The Commonwealth Court sided with Haubrich, holding that recently terminated employees fall within the Personnel Files Act’s definition of “employee.” The Commonwealth Court cited its own previous decision in Pickens v. Underground Storage Tank Indemnification Fund Board, where the court defined “current” broadly to include “presently elapsing” or “most recent.” In support of its broad reading, the Commonwealth Court reasoned that it was necessary to construe the Personnel Files Act to apply to recently terminated employees to avoid an absurd result. In the court’s words, “an employee is expressly permitted to inspect one’s personnel file to determine the basis for his [or] her employment termination, [and] it would not be possible for one to inspect his or her file regarding his or her employment termination while one is currently employed.” Finally, the Commonwealth Court concluded that the qualifying language from the Beitman decision was not merely dicta and was therefore binding on the court.
On appeal, the Pennsylvania Supreme Court agreed to consider the issue of whether the Act’s definition of “employee” includes recently terminated employees. The Court rejected the Commonwealth Court’s broad reading of “current” for two reasons. First, the Court held that the Commonwealth Court’s reliance on Pickens was improper, as Pickens dealt with the interpretation of the phrase “current fee,” which is commonly understood to mean the most recent fee. However, within the context of the Personnel Files Act, the plain meaning of “currently employed” is much closer to employed “right now” or “at the present time.” Second, the Court rejected the Commonwealth Court’s contention that construing the Personnel Files Act to apply to recently terminated employees was necessary to avoid an absurd result.

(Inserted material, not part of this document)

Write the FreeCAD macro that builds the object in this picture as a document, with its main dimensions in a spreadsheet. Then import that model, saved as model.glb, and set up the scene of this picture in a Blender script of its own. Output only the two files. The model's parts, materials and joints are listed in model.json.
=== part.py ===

As Justice Wecht writes, while a current employee requesting to inspect his personnel file to determine his “qualifications for…termination,” may seem “at first blush peculiar,” there are indeed “situations in which currently employed individuals receive advance notice that they will be terminated from employment.” While this situation may be rare, the Personnel Files Act’s language is “nonetheless sufficiently unambiguous in context.”
Importantly, the Court also expressly stated that the language that qualifies the Commonwealth Court’s holding in Beitman was merely dicta. The Court concluded that the language “was not essential to [the Beitman court’s] holding, and the factual scenario that it discussed was not before the court.” This final pronouncement punctuates the Court’s unambiguous holding that recently terminated employees have no recourse under the Personnel Files Act.
Remember, however, that, despite this case, employers may wish to provide a personnel file to a former employee in an effort to avoid litigation. And, if litigation ensues, the former employee will be able to secure his/her personnel file in discovery.